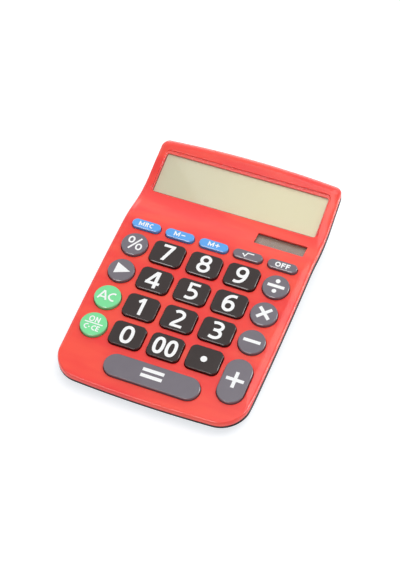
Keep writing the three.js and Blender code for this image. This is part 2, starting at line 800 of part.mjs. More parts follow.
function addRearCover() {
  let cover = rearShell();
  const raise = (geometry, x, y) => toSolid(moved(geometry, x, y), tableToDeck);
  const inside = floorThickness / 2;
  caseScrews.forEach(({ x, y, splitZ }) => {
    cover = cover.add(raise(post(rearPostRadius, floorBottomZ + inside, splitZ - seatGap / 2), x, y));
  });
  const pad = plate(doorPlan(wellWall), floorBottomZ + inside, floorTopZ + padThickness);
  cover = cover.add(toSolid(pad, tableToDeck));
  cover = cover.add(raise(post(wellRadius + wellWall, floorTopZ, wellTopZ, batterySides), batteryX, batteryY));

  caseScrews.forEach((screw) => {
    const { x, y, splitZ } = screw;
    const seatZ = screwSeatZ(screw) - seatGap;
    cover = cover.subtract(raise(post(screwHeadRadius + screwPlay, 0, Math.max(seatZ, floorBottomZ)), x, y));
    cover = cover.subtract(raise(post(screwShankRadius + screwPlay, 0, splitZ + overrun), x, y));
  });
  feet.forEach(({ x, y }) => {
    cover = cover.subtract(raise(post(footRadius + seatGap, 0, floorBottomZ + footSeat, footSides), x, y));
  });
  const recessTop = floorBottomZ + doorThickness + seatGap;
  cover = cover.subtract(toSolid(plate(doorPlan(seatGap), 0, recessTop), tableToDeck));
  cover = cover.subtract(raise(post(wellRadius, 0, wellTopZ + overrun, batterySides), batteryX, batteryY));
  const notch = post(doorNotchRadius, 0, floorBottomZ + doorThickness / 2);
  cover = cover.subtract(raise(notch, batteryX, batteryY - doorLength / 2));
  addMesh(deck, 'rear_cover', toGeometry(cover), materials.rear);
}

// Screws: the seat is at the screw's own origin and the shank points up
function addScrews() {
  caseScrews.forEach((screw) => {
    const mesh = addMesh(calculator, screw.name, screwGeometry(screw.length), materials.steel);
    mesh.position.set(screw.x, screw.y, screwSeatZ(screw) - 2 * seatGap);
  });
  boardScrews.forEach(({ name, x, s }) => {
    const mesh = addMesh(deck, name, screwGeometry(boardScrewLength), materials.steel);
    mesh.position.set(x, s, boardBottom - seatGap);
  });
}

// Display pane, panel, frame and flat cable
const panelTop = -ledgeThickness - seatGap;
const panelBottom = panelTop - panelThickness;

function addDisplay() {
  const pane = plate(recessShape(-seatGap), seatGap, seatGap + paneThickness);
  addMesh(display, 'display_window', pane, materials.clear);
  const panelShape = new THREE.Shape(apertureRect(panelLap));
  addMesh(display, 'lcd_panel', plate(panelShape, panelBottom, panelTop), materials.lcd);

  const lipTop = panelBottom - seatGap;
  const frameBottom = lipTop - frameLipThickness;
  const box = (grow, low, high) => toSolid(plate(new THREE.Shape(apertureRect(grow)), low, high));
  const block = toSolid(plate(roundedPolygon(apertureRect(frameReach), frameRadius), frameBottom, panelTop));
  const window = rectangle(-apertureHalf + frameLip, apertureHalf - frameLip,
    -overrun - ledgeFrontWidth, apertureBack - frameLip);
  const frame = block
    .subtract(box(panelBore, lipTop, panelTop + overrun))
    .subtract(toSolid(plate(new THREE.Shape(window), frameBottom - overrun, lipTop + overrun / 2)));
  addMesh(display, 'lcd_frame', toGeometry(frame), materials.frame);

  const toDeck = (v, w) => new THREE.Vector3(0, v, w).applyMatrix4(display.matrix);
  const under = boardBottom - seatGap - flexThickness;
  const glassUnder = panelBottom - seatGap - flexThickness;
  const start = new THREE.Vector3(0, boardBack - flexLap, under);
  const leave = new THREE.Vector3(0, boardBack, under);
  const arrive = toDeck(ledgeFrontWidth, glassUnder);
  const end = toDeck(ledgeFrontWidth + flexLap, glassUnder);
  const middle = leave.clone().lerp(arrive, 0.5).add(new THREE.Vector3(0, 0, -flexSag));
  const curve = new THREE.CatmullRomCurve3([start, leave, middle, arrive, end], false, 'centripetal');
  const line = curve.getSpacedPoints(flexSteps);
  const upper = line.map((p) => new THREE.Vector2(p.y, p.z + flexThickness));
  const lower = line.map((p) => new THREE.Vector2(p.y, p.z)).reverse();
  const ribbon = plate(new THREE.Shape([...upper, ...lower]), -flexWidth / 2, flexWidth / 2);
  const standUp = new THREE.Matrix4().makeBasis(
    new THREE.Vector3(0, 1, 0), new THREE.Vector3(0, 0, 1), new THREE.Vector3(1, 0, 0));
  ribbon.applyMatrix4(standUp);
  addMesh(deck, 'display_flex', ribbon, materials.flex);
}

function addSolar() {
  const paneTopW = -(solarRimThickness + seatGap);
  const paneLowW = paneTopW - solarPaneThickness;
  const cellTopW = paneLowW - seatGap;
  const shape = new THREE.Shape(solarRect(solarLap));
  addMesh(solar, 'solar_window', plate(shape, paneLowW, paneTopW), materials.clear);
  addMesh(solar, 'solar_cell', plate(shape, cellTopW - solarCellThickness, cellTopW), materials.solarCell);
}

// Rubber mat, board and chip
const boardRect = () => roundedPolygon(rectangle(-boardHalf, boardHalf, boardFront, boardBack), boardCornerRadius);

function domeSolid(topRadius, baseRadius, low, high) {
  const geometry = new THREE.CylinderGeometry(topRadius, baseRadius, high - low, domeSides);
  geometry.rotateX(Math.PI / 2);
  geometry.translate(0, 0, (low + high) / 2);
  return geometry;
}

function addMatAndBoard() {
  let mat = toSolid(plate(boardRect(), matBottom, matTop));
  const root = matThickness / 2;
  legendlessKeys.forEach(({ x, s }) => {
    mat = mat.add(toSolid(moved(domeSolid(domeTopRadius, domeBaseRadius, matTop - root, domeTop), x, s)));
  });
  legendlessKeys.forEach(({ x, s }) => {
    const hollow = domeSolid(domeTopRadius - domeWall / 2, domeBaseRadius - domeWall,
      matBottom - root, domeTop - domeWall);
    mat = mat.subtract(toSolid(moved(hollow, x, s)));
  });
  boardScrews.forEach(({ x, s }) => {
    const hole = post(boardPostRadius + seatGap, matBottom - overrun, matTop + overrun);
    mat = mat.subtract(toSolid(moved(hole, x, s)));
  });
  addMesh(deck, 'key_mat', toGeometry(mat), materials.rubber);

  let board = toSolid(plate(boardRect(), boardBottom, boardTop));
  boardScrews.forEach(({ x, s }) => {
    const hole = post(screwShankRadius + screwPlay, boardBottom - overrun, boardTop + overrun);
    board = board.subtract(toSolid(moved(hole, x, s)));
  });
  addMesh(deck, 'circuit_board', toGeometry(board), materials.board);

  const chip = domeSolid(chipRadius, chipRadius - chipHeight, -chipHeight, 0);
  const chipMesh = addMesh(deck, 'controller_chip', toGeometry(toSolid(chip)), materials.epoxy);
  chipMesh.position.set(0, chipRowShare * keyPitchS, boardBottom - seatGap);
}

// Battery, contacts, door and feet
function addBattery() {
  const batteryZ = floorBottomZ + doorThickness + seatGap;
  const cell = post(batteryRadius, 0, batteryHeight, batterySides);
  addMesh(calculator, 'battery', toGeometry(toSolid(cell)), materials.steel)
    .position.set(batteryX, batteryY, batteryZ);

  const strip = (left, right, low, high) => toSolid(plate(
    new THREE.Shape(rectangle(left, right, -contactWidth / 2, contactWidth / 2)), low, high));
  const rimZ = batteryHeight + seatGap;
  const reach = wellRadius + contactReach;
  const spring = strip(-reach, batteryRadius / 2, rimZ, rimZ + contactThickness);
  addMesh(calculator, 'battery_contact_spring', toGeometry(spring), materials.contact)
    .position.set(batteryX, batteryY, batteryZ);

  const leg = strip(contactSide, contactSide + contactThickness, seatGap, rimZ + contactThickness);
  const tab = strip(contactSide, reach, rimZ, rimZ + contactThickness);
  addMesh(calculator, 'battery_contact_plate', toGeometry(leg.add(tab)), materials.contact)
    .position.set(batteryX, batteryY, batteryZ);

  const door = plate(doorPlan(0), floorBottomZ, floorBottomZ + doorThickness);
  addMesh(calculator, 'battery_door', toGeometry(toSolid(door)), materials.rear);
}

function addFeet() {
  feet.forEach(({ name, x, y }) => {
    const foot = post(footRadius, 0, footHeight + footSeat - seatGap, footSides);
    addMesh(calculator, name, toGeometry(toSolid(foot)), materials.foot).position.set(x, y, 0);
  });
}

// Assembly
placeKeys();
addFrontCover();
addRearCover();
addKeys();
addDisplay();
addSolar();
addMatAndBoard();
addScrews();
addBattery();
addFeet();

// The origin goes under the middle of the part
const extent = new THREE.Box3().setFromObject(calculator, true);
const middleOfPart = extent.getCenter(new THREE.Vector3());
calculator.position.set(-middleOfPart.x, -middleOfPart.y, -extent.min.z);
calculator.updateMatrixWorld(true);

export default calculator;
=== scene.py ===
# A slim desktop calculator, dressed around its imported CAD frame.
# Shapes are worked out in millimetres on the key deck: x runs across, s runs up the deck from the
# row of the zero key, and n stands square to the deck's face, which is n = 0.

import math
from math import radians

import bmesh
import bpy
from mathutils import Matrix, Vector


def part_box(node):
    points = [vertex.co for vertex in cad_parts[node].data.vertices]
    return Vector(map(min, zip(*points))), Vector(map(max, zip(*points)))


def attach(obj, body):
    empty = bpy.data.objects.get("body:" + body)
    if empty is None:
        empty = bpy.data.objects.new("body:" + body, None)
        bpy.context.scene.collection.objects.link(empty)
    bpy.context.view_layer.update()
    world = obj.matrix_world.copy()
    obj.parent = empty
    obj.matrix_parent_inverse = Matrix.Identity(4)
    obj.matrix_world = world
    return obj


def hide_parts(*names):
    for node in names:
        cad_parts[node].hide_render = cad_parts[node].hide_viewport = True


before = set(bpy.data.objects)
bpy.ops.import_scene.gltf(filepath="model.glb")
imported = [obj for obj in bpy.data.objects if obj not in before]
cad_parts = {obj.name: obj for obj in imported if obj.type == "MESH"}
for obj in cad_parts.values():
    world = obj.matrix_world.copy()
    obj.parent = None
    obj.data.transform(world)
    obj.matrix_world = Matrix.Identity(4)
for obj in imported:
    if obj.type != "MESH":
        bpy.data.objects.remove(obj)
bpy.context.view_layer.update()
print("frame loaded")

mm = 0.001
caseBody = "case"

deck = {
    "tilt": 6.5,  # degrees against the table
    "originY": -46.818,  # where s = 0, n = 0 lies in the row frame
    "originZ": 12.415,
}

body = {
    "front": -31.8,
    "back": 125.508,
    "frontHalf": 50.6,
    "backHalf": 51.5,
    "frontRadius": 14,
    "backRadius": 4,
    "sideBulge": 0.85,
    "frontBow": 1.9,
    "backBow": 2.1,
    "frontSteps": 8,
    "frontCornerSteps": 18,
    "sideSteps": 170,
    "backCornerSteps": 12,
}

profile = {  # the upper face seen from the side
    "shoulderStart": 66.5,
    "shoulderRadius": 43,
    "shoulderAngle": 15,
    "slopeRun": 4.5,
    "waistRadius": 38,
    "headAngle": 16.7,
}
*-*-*
**What the exercise asks**
Both the line with "obj.matrix_world = world" and the line with "in imported if" belong in the extract, along with every line between them; set down those lines exactly and only.

**Task answer**
    obj.matrix_world = world
    return obj


def hide_parts(*names):
    for node in names:
        cad_parts[node].hide_render = cad_parts[node].hide_viewport = True


before = set(bpy.data.objects)
bpy.ops.import_scene.gltf(filepath="model.glb")
imported = [obj for obj in bpy.data.objects if obj not in before]
cad_parts = {obj.name: obj for obj in imported if obj.type == "MESH"}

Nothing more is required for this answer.